Gordon Stobie, staff flow measurement engineer at ConocoPhillips in Houston, Tex., reports, “Conventional well test systems attempt to separate the gas and liquid phases, so they can be measured individually. Not only is this approach expensive, but it involves level and pressure controls that tend to damp the measurement of interest—the flow rates. Another element of the uncertainty in measurement is the level of separation, which may not be as complete as desired. However, multi-phase flow measurement systems make a variety of measurements to determine the fluid flow rates of oil, gas and water, and provide information for improving the well’s operation at a fraction of the cost of well-test separation systems.” Stobie adds that, unlike multi-phase flowmeters that need well-defined densities and electrical properties for good measurement, Agar multi-phase flowmeter derives fluid density from its measurements.

Parviz Mehdizadeh, consultant at Production Technologies in Phoenix, Ariz., reports, “The performance of Agar’s multi-phase flowmeter compares favorably with other multi-phase flowmeters. This technology allows a degree of self-verification because the individual flowmeters can be checked against each other by flowing a known liquid through the system.” In addition, this flowmeter can be used in applications with more than 95% gas volume fraction, which is a challenging regime in multi-phase flow measurement. On the down side, Parviz says positive-displacement flowmeters are subject to blockage and wear. Further, as operating pressures and temperatures increase, the cost and size of the ASME-coded vessels used by the system will increase accordingly. 

Patrick Brunings, flow measurement specialist at Staatsolie in Paramaribo, Surinam, has tested two portable Agar multi-phase flowmeters on more than 200 oil wells. Staatsolie operates a field with medium-heavy, foamy oil that makes testing with physical separation very cumbersome. Brunings notes that, “These flowmeters have proven to be efficient and reliable in many ways. Compared to tank measurements, Agar multi-phase flowmeters provide more accurate data, more rapidly, and can measure the gas ratios.” He adds that maintenance on the units has generally been low.

Testing in a new, multi-well production field in a protected habitat can now be done entirely with fixed, multi-phase flowmeters that will send data via radio transmission, and make it possible to monitor flow from a remote location. These on-line measurements also can help reduce the chances of oil spills in this environmentally sensitive region.

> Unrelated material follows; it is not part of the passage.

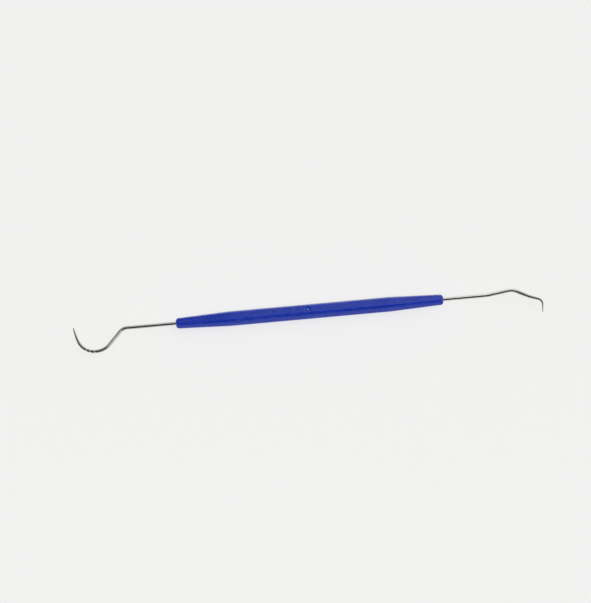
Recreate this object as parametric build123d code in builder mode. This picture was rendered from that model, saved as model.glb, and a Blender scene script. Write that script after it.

Agar multi-phase meter is unique among its peers because this positive-displacement flowmeter’s performance is improved as the viscosity of the fluids it’s measuring increases (reducing fluid slippage), while the associated dual-Venturi design is used to determine the multi-phase fluid density. Therefore, knowledge of well-fluid properties isn’t required as long as the flow rates remain within the meter performance envelope.